Luna de miel

Aquel día y con apenas veintidós años, Victoria sumó a su vida el riesgo de una observación desprejuiciada.

Columnas - La Cima Del Tiempo 01/09/2022 Sil Pérez

VICTORIA OCAMPO Victoria Ocampo. Foto:Clarín

Posdata Digital | Argentina


    FOTO PERFILPor Sil Pérez | Escritora

                                                            

Publicación original:19/10/2018


                                                                             

     Luna de miel                                                        

“En el momento en que lo vi de lejos, su presencia me invadió. Sólo nos saludamos esa noche, entre mucha gente. Pero yo lo miré como si temiera no volverlo a ver”.

                                                                                                                                                  Victoria Ocampo.
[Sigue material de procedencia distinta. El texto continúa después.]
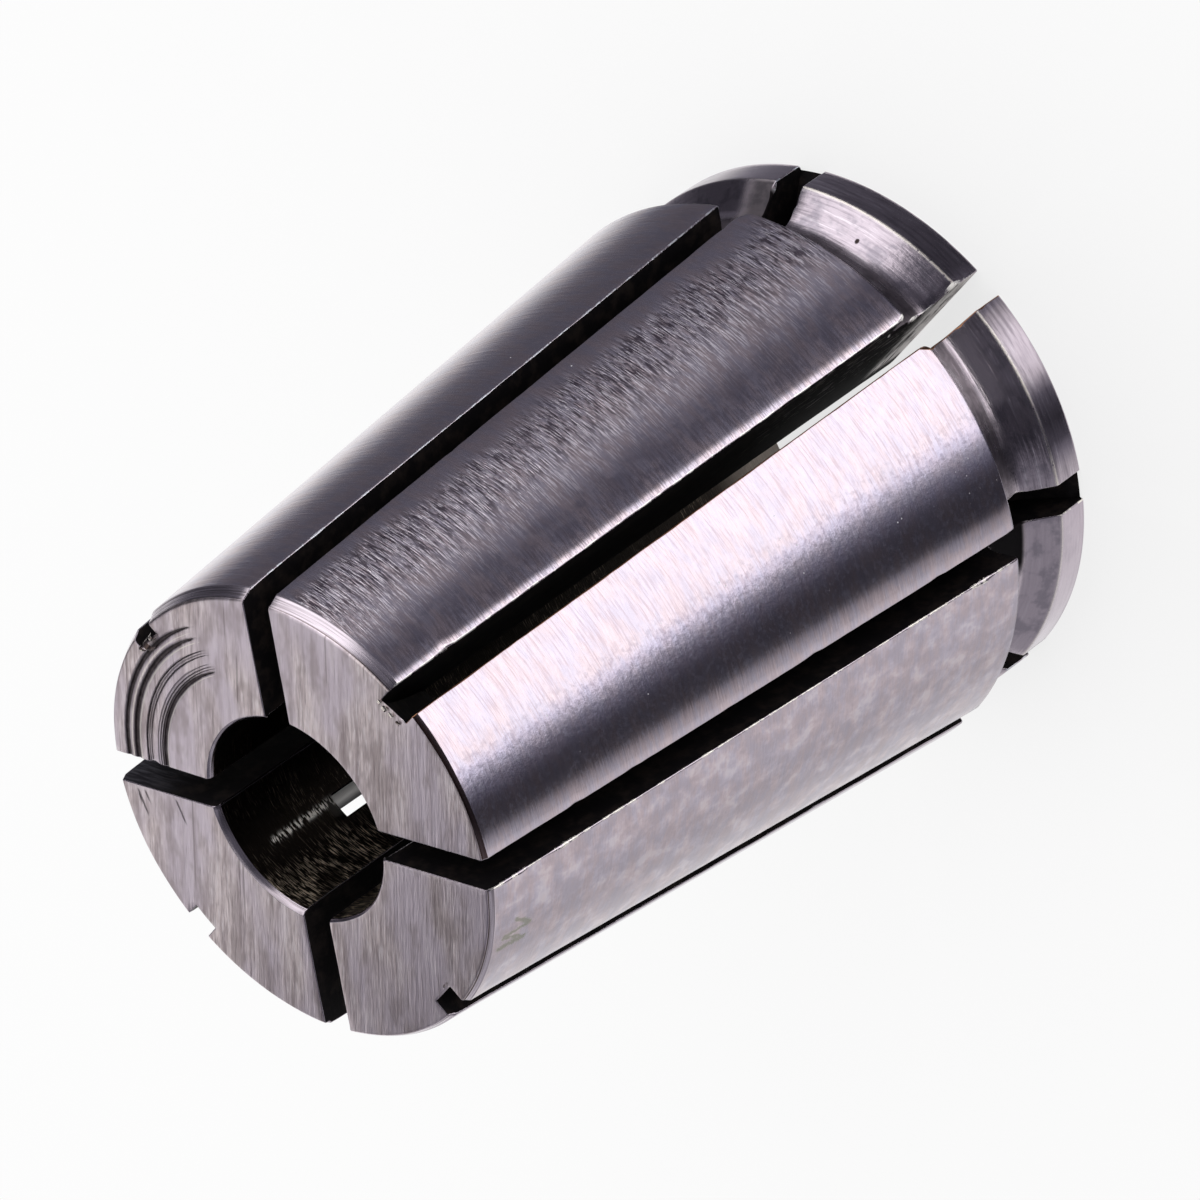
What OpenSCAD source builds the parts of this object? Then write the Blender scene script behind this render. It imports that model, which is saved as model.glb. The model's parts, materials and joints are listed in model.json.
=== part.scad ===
// Die grinder collet: one piece of spring steel, turned, bored and slit from both ends.
// The origin is the centre of the large-end face, and +Z runs along the axis to the small end.
// The seat tapers toward the small end, which goes into the spindle first.
// A groove above the rim is where the collet nut takes hold.

/* [Seat] */
// Overall length, from the large-end face to the small-end face
overall_l = 23.5; // [20:0.5:30]
// Diameter of the tapered seat at the shoulder above the groove
seat_large_d = 16.9; // [16.2:0.1:18]
// Diameter of the tapered seat where its small-end edge break starts
seat_small_d = 13.1; // [11.8:0.1:14.2]
// Length of the small-end edge break along the axis
seat_break_l = 0.3; // [0.1:0.05:0.8]
// Depth of the small-end edge break across the face
seat_break_r = 0.17; // [0.05:0.01:0.4]
// Radius that rounds the corner between the seat and the shoulder
seat_corner_r = 0.3; // [0.1:0.05:0.5]

/* [Rim] */
// Diameter of the straight band round the large end
rim_d = 16.1; // [15.4:0.1:17]
// Length of the straight band along the axis
band_l = 1.05; // [0.6:0.05:1.3]
// Edge break round the large-end face
rim_break = 0.06; // [0.05:0.01:0.3]
// Angle between the flare under the groove and the axis
flare_deg = 45; // [38:1:60]

/* [Groove] */
// Diameter of the groove's floor
groove_d = 14.5; // [13.8:0.1:15]
// Height of the shoulder, the groove's upper wall, above the large-end face
shoulder_z = 3.5; // [3.2:0.1:5]
// Radius between the groove's floor and the flare
flare_fillet_r = 0.6; // [0.2:0.05:0.8]
// Radius between the groove's floor and the shoulder
shoulder_fillet_r = 0.45; // [0.15:0.05:0.6]

/* [Bore] */
// Diameter of the bore that clamps the tool's shank
bore_d = 6; // [4:0.1:7.5]
// Chamfer at both mouths of the bore
bore_chamfer = 0.12; // [0.05:0.01:0.3]

/* [Slits] */
// Number of slits cut from each end
slits_per_end = 4; // [3:1:5]
// Width of a slit
slit_w = 0.9; // [0.5:0.01:1.3]
// Diameter of the saw that cuts the slits, which gives each slit its curved run-out
saw_d = 20; // [16:0.5:36]
// How far the saw reaches past the wall of the bore
saw_past = 1; // [0.6:0.1:1.5]
// Depth at which the large-end slits run out of the small-end face, below the seat
small_notch = 0.6; // [0.35:0.05:1.2]
// Depth at which the small-end slits run out of the large-end face, below the rim
large_notch = 1.3; // [0.8:0.05:2]

/* [Hidden] */
// Facets of a full circle in the preview
$fn = 96;
// How far a cutter runs past the surface that it opens
over = 1;
// Steps in which the outline turns round each rounded corner
arc_steps = 8;
steel = [0.56, 0.54, 0.57];

rim_r = rim_d / 2;
groove_r = groove_d / 2;
bore_r = bore_d / 2;
seat_large_r = seat_large_d / 2;
seat_small_r = seat_small_d / 2;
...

 "He visto unos ojos irónicos e inteligentes. Me gustan. Aunque sé lo peligroso que es mirar dentro de esos ojos", Victoria comentó a una amiga cuando lo conoció aquella tarde de primavera. Ella, mujer desafiante y poco convencional, no andaba con vueltas.

Aquel día y con apenas veintidós años, Victoria sumó a su vida el riesgo de una observación desprejuiciada.

 —Su mirada me resulta graciosa —señaló con ímpetu arrogante y atrevido.

—Me llamo Luis "Mónaco" Estrada.

Con el tiempo y algunos pasos que el destino enhebró, unieron sus vidas al látigo obligado del juramento. Pero el abordaje del centenario traería fuegos no solo artificiales...

 Encauzados en el ritual de una larga luna de miel, juntaron sus ropas y diferencias. Y, en la quinta de San Isidro, armaron las valijas hacia el Primer Mundo. Fue una travesía que la flamante señora Ocampo de Estrada y su esposo don Manuel emprendieron y que duró treinta días.

 En tanto, el océano iba ahogando en su trayecto una pasión que, como migajas de pan, el viento expandió. Pero Roma es, para los avatares del corazón, un destino predilecto. Allí y sin que la ocasión mediara razón, se cruzó con un primo de Estrada. Un transeúnte que el destino guiñó con la mirada pícara de la seducción.

 Ocurrió un tres de abril y la luna, estaqueada en el azul intenso, incendió sus rostros. Victoria se entregó a los rayos burlones de su mirada. Su nombre: Julián, Julián Martínez.

 "Miré esa mirada, y esa mirada miraba mi boca, como si mi boca fuesen mis ojos". Con determinación, esas palabras catapultaron al hombre que cautivó a una mujer vigorosa y osada. Como siempre lo había sido Victoria. Pero Julián solía deambular por los pasillos de los placeres. Tan cautivantes eran sus encantos que hasta Coco Chanel había caído en sus redes.

 Los días transcurrieron, y París, esa confluencia urbana bañada por el Sena, desnudó la piel de dos cuerpos furtivos. El ballet de Nijinsky fue la excusa perfecta.

 Victoria y Manuel regresaron a los faroles arrabaleros. Y, aunque nadie estuvo ajeno a comentarios, la ceremonia continuó. Las visitas sociales, los teatros y el ala aristocrática atravesaban, con gran destreza, los muros inquebrantables de la hipocresía.

 Pero el paladar de los victoriosos saboreaban la distancia. Las lecturas de sus libros preferidos eran también punto de encuentro. Deambulaban por la florería El Túnel, la más cercana. No se tocaban; solo se miraban con lujuria y desesperación. Gath & Chaves solía ser vidriera de esa frecuente clandestinidad. Un juego perverso que los mantenía en vilo. Al extremo de lo prohibido. En la cima de besos sigilosos, yacía la humedad brotada de una sed acumulada. Horas destinadas a la inquietud trazada por el deseo, por la piel que sellaba, en un grito, el placer consumado.

 En tanto las huellas dejaban paso a las escapadas, recordé que el viento es sedimento cómplice de la corteza del tiempo. Y, esa tarde soleada de primavera, entregué mis memorias a la sombra rotunda de un viejo algarrobo. Aromas irreverentes de aquella intelectual apasionada.